I think it will help if I give you an analogy.

Occasionally it happens that a motorist makes a mistake and drives down a motorway the wrong way. This is a picture of someone driving the wrong way down a motorway. It was in 2020, on the M4. The person was a nurse. She drove seven miles the wrong way, and she was drunk. Fortunately, it didn’t end in an accident.

If you should ever make such a mistake, the advice is, slow down, turn on your hazard lights, and pull over to the nearest safe place as soon as possible.

How is this an analogy for global warming? The advice for a driver is to slow down and stop. The advice to prevent global warming is, reduce carbon dioxide emissions to zero. And then start removing carbon dioxide from the atmosphere. Continuing to emit large quantities of carbon dioxide is going the wrong way. But recent news reports tell us that the world isn’t just doing that: the world is emitting even more carbon dioxide than before. It’s going even faster the wrong way. It’s bad news for the world.

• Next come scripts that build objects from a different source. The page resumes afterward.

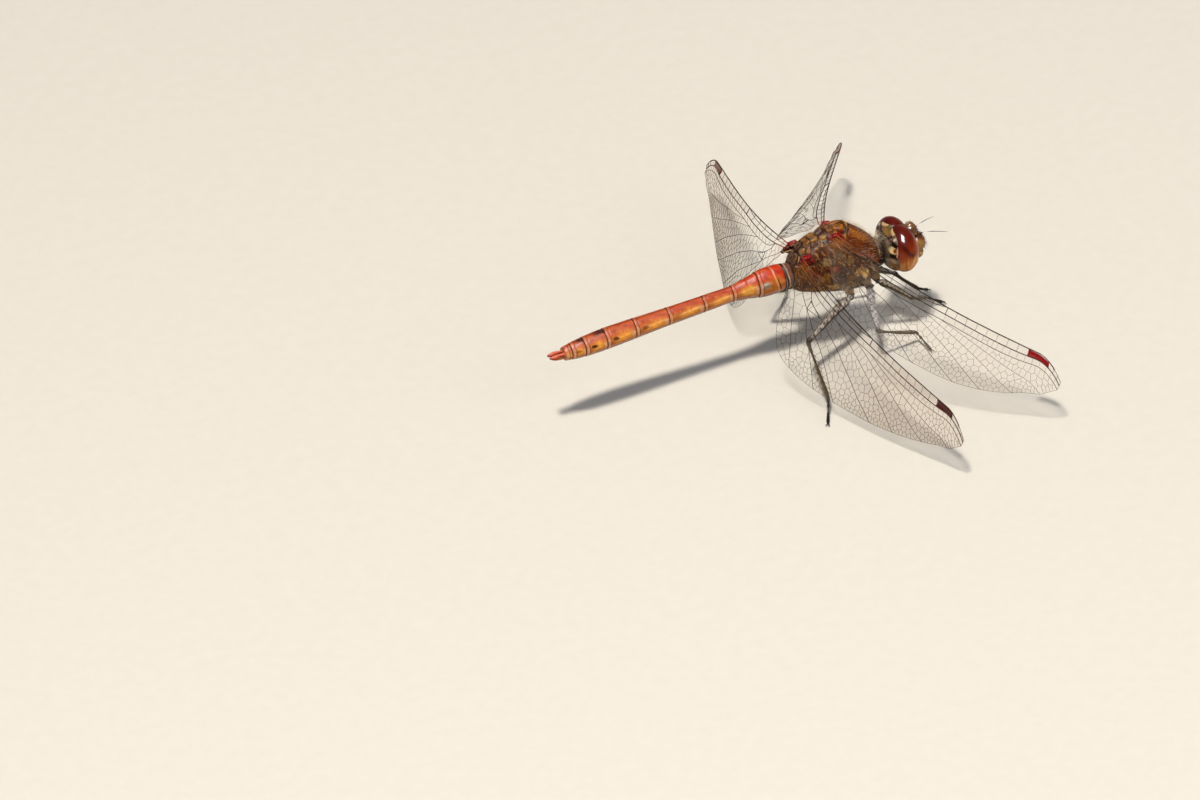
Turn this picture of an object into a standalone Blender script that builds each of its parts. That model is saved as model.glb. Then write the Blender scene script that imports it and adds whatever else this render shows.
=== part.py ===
"""Common darter dragonfly (Sympetrum striolatum), adult male, standing with its wings held forward and down.

Life size, in metres. +X is forward (the head), +Y is the animal's left, +Z is up; the feet stand on z = 0.
Every size below is in millimetres in the body's own frame, whose origin is the middle of the joint
between thorax and abdomen; body_point() turns it into the part's frame.
"""
import math

import bmesh
import bpy
from mathutils import Matrix, Vector

MM = 0.001

# Where the joint between thorax and abdomen lies in the part's frame.
BODY_FORWARD = 4.52
BODY_HEIGHT = 9.05

# Clearance between neighbouring pieces, and the half of it that each mitred limb end gives.
GAP = 0.03
HALF_GAP = GAP / 2

# Abdomen: length of each of its ten segments, and the droop of its centre line.
SEGMENT_LENGTHS = (0.9, 2.8, 2.7, 3.2, 3.9, 3.7, 3.2, 2.3, 1.4, 0.7)
ABDOMEN_DROOP = math.radians(2.2)
# Half height and half width against the distance behind the thorax: club, waist and swollen end.
ABDOMEN_HALF_HEIGHT = ((0.0, 1.25), (1.5, 1.45), (3.0, 1.44), (4.6, 1.12), (6.0, 0.88), (9.0, 0.86),
                       (12.0, 0.89), (15.0, 0.94), (18.0, 1.03), (20.5, 1.06), (22.5, 0.98), (24.0, 0.83),
                       (25.3, 0.60))
ABDOMEN_HALF_WIDTH = ((0.0, 1.20), (1.5, 1.35), (3.0, 1.31), (4.6, 1.00), (6.0, 0.79), (9.0, 0.79),
                      (12.0, 0.87), (15.0, 0.98), (18.0, 1.10), (20.5, 1.14), (22.5, 1.06), (24.0, 0.88),
                      (25.3, 0.62))
# How far the middle of a cross-section lies above the straight centre line: a slight arch.
ABDOMEN_ARCH = ((0.0, 0.06), (1.5, 0.15), (4.6, 0.20), (9.0, 0.16), (15.0, 0.14), (19.0, 0.11), (23.0, 0.02),
                (26.0, 0.0))
RIM_FLARE = 0.04
KEEL_RISE = 0.06
BELLY_FLATTENING = 0.12
ABDOMEN_RING_POINTS = 14
CERCUS_LENGTH = 1.60
CERCUS_RADIUS = 0.26
CERCUS_SPACING = 0.29
CERCUS_RISE = 0.12
EPIPROCT_LENGTH = 1.15
EPIPROCT_RADIUS = 0.26
EPIPROCT_DROP = 0.30

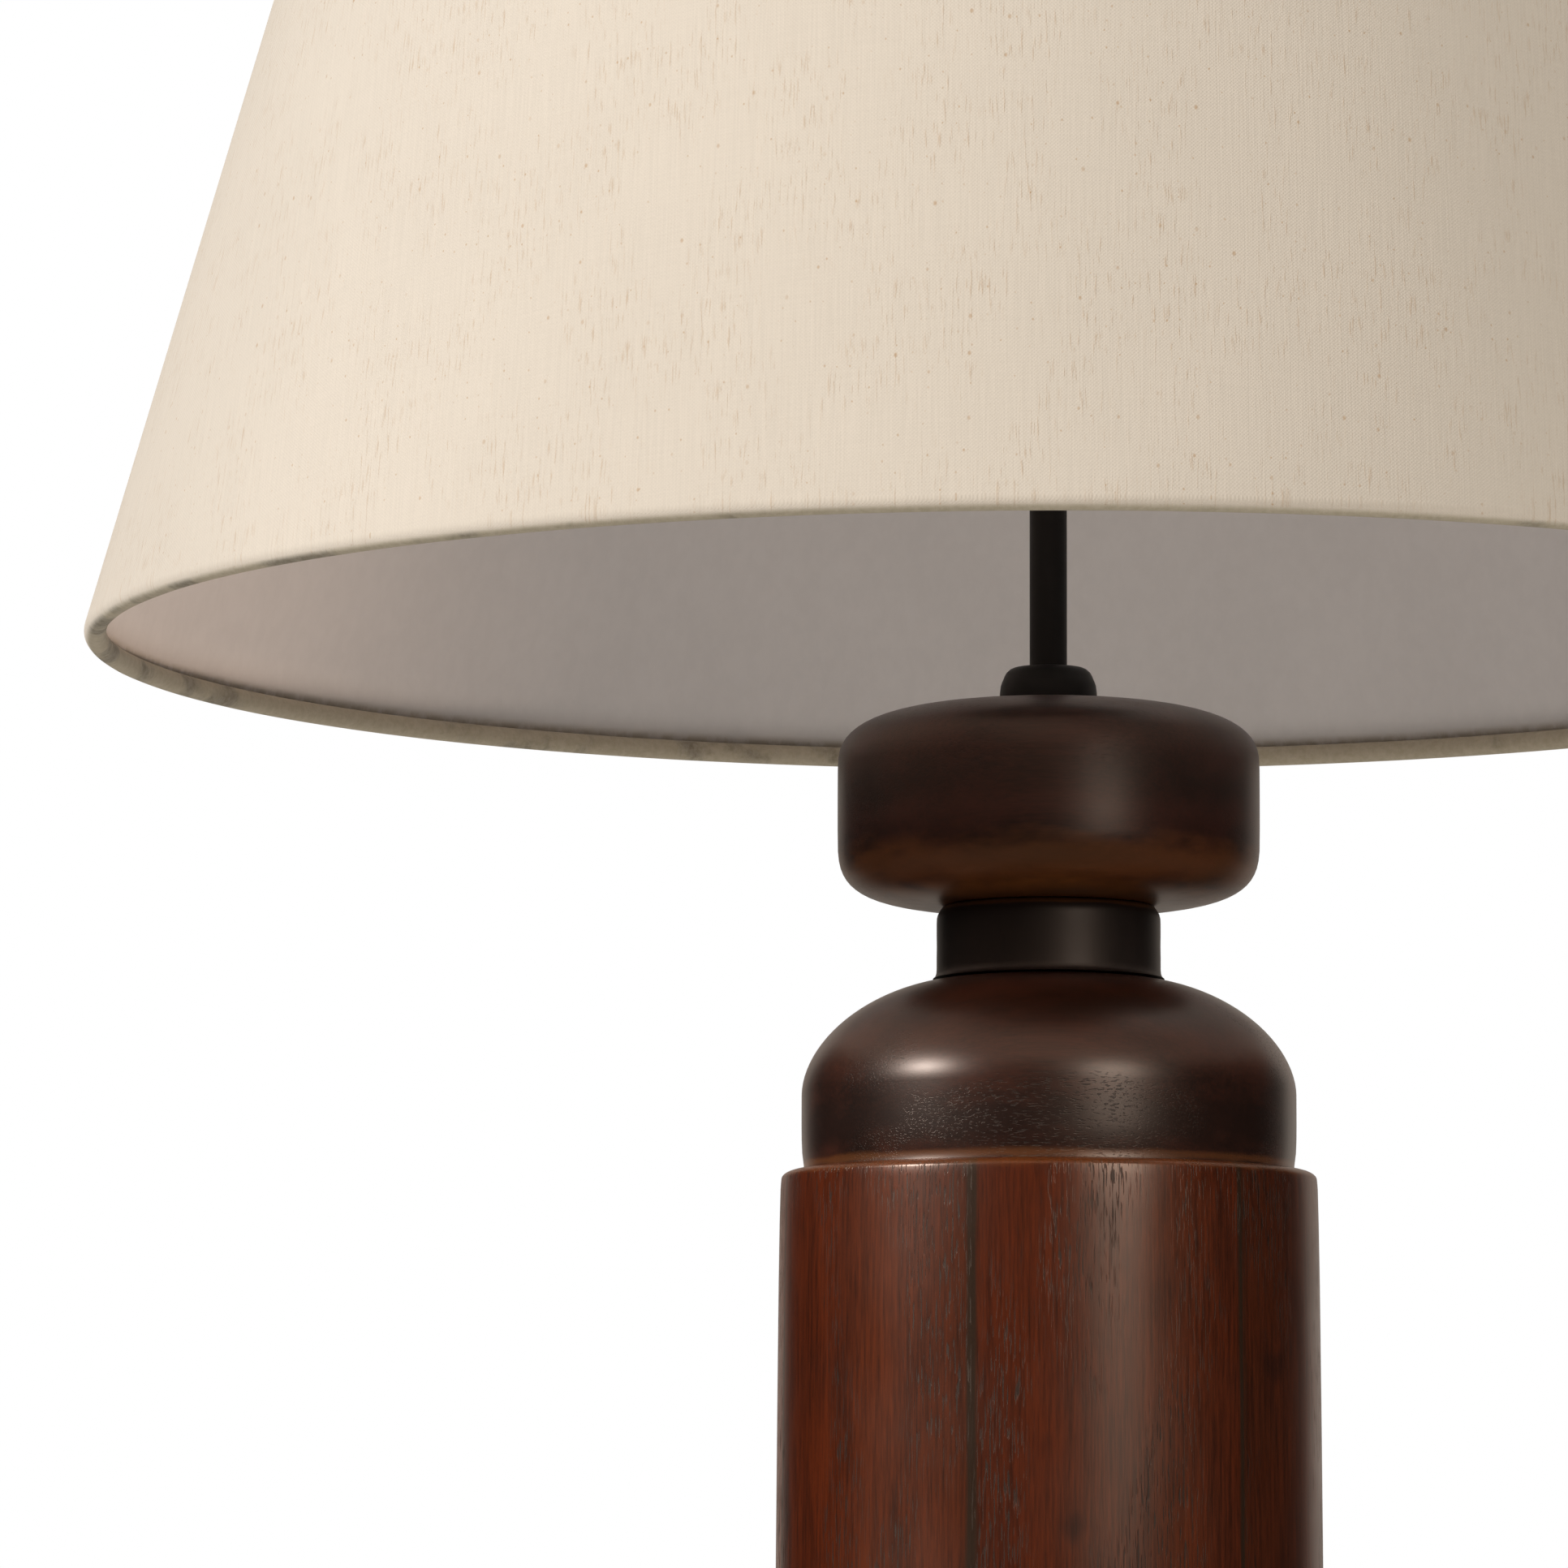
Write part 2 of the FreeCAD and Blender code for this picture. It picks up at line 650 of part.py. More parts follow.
def shade_liner():
    outer = BEAD_R - FABRIC
    inner = outer - LINER
    return turned(hem_point(LOW_BEAD, HEM_NOTCH, inner), hem_point(LOW_BEAD, HEM_NOTCH, outer),
                  hem_point(HIGH_BEAD, -HEM_NOTCH, outer), hem_point(HIGH_BEAD, -HEM_NOTCH, inner))


def hem(bead, up):
    """The hem's outline from the flap's edge round the bead to the skin's outer face."""
    skin = BEAD_R - FABRIC
    flap_out = skin - LINER
    flap_in = flap_out - FLAP
    leave = math.sqrt(BEAD_R**2 - flap_in**2)
    lean = math.atan2(flap_in, leave) + math.radians(90)
    middle = (-math.sin(0.5 * lean) * BEAD_R, -math.cos(0.5 * lean) * BEAD_R)
    return [
        hem_point(bead, up * HEM_NOTCH, skin),
        hem_point(bead, up * HEM_NOTCH, flap_out),
        hem_point(bead, up * HEM_TURN_IN, flap_out),
        hem_point(bead, up * HEM_TURN_IN, flap_in),
        hem_point(bead, up * leave, flap_in),
        (hem_point(bead, up * middle[0], middle[1]), hem_point(bead, 0, BEAD_R)),
    ]


def shade_fabric():
    """Linen skin, wrapped round both wire rings and turned in behind the liner's edges."""
    low = hem(LOW_BEAD, 1)
    high = hem(HIGH_BEAD, -1)
    arc_middle, outer_end = high[-1]
    back_down = [outer_end, (arc_middle, high[4]), *reversed(high[:4])]
    cloth = turned(low[0], *low[1:], *back_down)
    return cloth.cut(ring(LOW_BEAD, RING_R)).cut(ring(HIGH_BEAD, RING_R))


def fitter_washer():
    low = STUD_SEAT + WASHER_SEAT_GAP
    return tube(14.0, 5.5, low, low + FITTER_THICKNESS)


def spider_arm():
    """Wire arm: level from the washer, then bent up to the top ring."""
    level = STUD_SEAT + WASHER_SEAT_GAP + FITTER_THICKNESS / 2
    ring_foot = FLOOR_TO_RIM + HIGH_BEAD[1]
    bend_r = 16.0
    rise = ring_foot - level
    lean = math.radians(50)
    run = (rise - bend_r * (1 - math.cos(lean))) / math.tan(lean)
    end_x = HIGH_BEAD[0]
    bend_end = Vector(end_x - run, 0, ring_foot - run * math.tan(lean))
    bend_start = Vector(bend_end.x - bend_r * math.sin(lean), 0, level)
    half = lean / 2
    middle = bend_start + Vector(bend_r * math.sin(half), 0, bend_r * (1 - math.cos(half)))
    start = Vector(12.0, 0, level)
    path = Part.Wire([
        Part.makeLine(start, bend_start),
        Part.Arc(bend_start, middle, bend_end).toShape(),
        Part.makeLine(bend_end, Vector(end_x, 0, ring_foot)),
    ])
    section = Part.Wire(Part.makeCircle(SPIDER_WIRE_R, start, Vector(1, 0, 0)))
    arm = path.makePipeShell([section], True, True)
    return arm.cut(ring(HIGH_BEAD, BEAD_R)).cut(rod(14.0, level - 5, level + 5))


def spider_arms():
    return Part.makeCompound([turned_round(spider_arm(), 30 + i * 120) for i in range(3)])


# ---------------------------------------------------------------- finial

FINIAL_FOOT = STUD_SEAT + 2 * WASHER_SEAT_GAP + FITTER_THICKNESS


def finial_base():
    """Brass foot of the finial, threaded for the stud."""
    z = FINIAL_FOOT
    foot = turned((0, z), (8.0, z), ((8.5, z + 0.9), (8.0, z + 1.8)), (5.0, z + 2.6),
                  (4.6, z + 6.0), (4.6, z + 19.0), (0, z + 19.0))
    return foot.cut(rod(STUD_R + 0.08, z - 1, z + 15.5))


def finial_knob():
    """Turned wooden knob that echoes the puck and dome of the column."""
    z = FINIAL_FOOT + 6.0
    knob = turned(
        (0, z),
        (6.6, z),
        (6.6, z + 2.0),
        ((11.2, z + 4.2), (12.6, z + 9.0)),
        (12.6, z + 14.0),
        ((10.9, z + 18.6), (6.4, z + 20.8)),
        (0, z + 20.8),
    )
    return knob.cut(rod(4.65, z - 1, z + 13.2))


# ---------------------------------------------------------------- assembly

def build():
    add("top_puck", top_puck())
    add("neck_ring", neck_ring())
    add("shoulder_dome", shoulder_dome())
    whole = barrel()
    for i in range(STAVE_COUNT):
        start = STAVE_SEAM_DEG + i * 360.0 / STAVE_COUNT
        add(f"barrel_stave_{i + 1}", stave(whole, start))
    add("leg_block", leg_block())

    first_leg = leg()
    for i, angle in enumerate(leg_angles()):
        add(f"leg_{i + 1}", turned_round(first_leg, angle))
    add("hanger_bolts", three_of(hanger_bolt()))
    add("leg_inserts", three_of(leg_insert()))
    add("foot_glides", three_of(foot_glide()))
    add("glide_nails", three_of(glide_nail()))

    add("tie_pipe", tube(PIPE_R, PIPE_BORE_R, BLOCK_FOOT + 2.05, COLLAR_JOINT))
    add("collar", collar())
    add("riser_tube", tube(RISER_R, PIPE_BORE_R, COLLAR_JOINT + 0.05, RISER_TOP))
    recess_top = BLOCK_FOOT + RECESS_DEPTH
    washer_foot = recess_top - WASHER_THICKNESS
    add("clamp_washer", tube(12.0, PIPE_PASSAGE_R, washer_foot, recess_top))
    nut_foot = washer_foot - NUT_THICKNESS
    add("clamp_nut", hexagon(15.0, nut_foot, washer_foot, PIPE_R + THREAD_GAP))
    add("cord_bushing", cord_bushing())

    add("harp_saddle", harp_saddle())
    add("saddle_nut", hexagon(15.0, SADDLE_FOOT - 4.5, SADDLE_FOOT, RISER_R + THREAD_GAP))
    loop, wire_top = harp()
    add("harp", loop)
    add("harp_stud", harp_stud(wire_top))
    for side, name in ((-1, "harp_sleeve_left"), (1, "harp_sleeve_right")):
        top = SLEEVE_FOOT + SLEEVE_LENGTH
        add(name, tube(SLEEVE_R, SLEEVE_BORE_R, SLEEVE_FOOT, top, side * SLEEVE_X))

    add("holder_cap", holder_cap())
    add("holder_set_screw", set_screw())
    add("holder_shell", holder_shell())
    add("holder_liner", holder_liner())
    add("holder_body", holder_body())
    add("terminal_screws", terminal_screws())
    add("screw_shell", screw_shell())
    add("centre_contact", centre_contact())
    add("switch_knob", switch_knob())
    add("switch_shaft", across(SWITCH_SHAFT_R, 9.5, 30.9))
    add("switch_rotor", across(4.4, 3.5, 9.5))

    add("bulb_glass", bulb_glass())
    add("bulb_base", bulb_base())
    add("bulb_insulator", bulb_insulator())
    add("bulb_eyelet", bulb_eyelet())
    add("bulb_stem", bulb_stem())
    add("bulb_filaments", bulb_filaments())

    add("shade_fabric", shade_fabric())
    add("shade_liner", shade_liner())
    add("bottom_ring", ring(LOW_BEAD, RING_R))
    add("top_ring", ring(HIGH_BEAD, RING_R))
    add("fitter_washer", fitter_washer())
    add("spider_arms", spider_arms())
    add("finial_base", finial_base())
    add("finial_knob", finial_knob())


def main():
    os.makedirs("parts", exist_ok=True)
    build()
    for name, shape in parts.items():
        shape.exportStep(os.path.join("parts", f"{name}.step"))
    print(len(parts), "nodes")


main()
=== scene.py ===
"""Looks of a tripod floor lamp: a turned wooden column on three legs, under a linen shade.

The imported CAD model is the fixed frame. The turned wood of the column and everything of
cloth is modelled here over it; the hardware keeps its CAD shape and gets a finish.
Metres, +Z up. The origin is on the floor, on the column's axis. The front is -Y.
"""

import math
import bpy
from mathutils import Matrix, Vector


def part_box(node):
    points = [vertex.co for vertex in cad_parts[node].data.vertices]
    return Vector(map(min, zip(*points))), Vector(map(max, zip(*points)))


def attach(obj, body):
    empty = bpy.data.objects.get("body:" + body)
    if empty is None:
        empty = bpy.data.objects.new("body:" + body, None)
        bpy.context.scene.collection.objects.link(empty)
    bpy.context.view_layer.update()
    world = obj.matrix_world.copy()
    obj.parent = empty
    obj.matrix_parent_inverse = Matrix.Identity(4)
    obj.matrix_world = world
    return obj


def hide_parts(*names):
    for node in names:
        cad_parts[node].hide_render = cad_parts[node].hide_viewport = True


bl_info = {
    "name": "Tripod Floor Lamp",
    "version": (1, 0, 0),
    "blender": (4, 5, 0),
    "location": "3D View > Sidebar > Lamp",
    "description": "Builds the looks of a tripod floor lamp round its fixed frame",
    "category": "Object",
}

import bmesh
import bpy
from mathutils import Matrix, Vector, noise

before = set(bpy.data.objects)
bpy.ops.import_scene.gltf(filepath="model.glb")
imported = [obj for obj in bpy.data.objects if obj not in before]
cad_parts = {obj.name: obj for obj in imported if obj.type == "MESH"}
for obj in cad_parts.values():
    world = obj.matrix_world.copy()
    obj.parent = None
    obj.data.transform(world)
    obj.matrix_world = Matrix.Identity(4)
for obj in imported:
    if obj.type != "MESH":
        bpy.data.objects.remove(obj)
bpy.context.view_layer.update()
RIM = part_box("shade_fabric")[0].z
MM = 0.001
TAU = math.tau
RING_WIRE = 0.0018
HEM_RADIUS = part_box("bottom_ring")[1].x - RING_WIRE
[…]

Let’s look at some news reports which tell us that.

The first news item was on 17th January. The BBC reported, ‘Levels of the most significant planet-warming gas in our atmosphere ROSE MORE QUICKLY THAN EVER PREVIOUSLY RECORDED last year.’ The gas the BBC was talking about is, of course, carbon dioxide.

In 2019, most countries of the world reached an agreement in Paris. They would cut carbon emissions by 43% by 2030. That would be a huge reduction! It was an ambitious goal. How much progress do you suppose the world has made in the last five years? Do you think the world has achieved the 43% reduction? The answer is that the world hasn’t achieved any reduction at all. Carbon emissions have not fallen. They have risen. And last year, there was a greater level of carbon emissions than ever before. So much for achieving this goal. The world continues to go the wrong way – and it’s going even faster the wrong way.

The second news item was on 10th January. Carlo Buontempo, the director of the EU's Copernicus Climate Change Service, had the figures for global temperature for 2024. The past decade has been hot. The last 10 years have been the ten hottest years on record. You can see that on this graph. Every single month in 2024 was either the warmest or second warmest for that month ever recorded. And last year was the hottest year on record. Buontempo spoke to the news agency Reuters. But he didn’t just say, ‘2024 was hot.’ He said, ‘The trajectory is just incredible.’ It wasn’t just the fact that the world was heating up that astonished him. It was the RATE at which the world was heating up that astonished him. There was no sign at all that the measures the world had been taking were bringing global warming under control.

Our car is heading the wrong way down the motorway. It’s going fast, and it’s accelerating.

The third news item was a week ago, on BBC news. It began with the newsreader, Ben Brown, reporting on the wildfires in California. He then went on to talk about global warming. He got a professor involved. Let’s see what they have to say.

Ben Brown:

‘Well, with that evidence that climate change has played a significant role in the Los Angeles fires, new figures show that last year was the hottest since records began. Scientists from the European Climate monitoring body say temperatures were 1.6°C higher than the pre-industrial average. They say that it shows that a key warming threshold of 1.5° that was agreed in Paris 10 years ago is now in danger of being permanently breached.

...

Well, how worried should we? We can speak to the climate scientist Richard Betts, who is head of climate impact research at the Met Office, also a professor at the University of Exeter. Thank you very much for being with us. We were told, you know, 10 years ago when all this was being discussed in Paris, that this figure of 1.5°C above preindustrial levels, you know, we couldn't breach it. Now we have breached it. So how alarming is this for the world, for the planet?’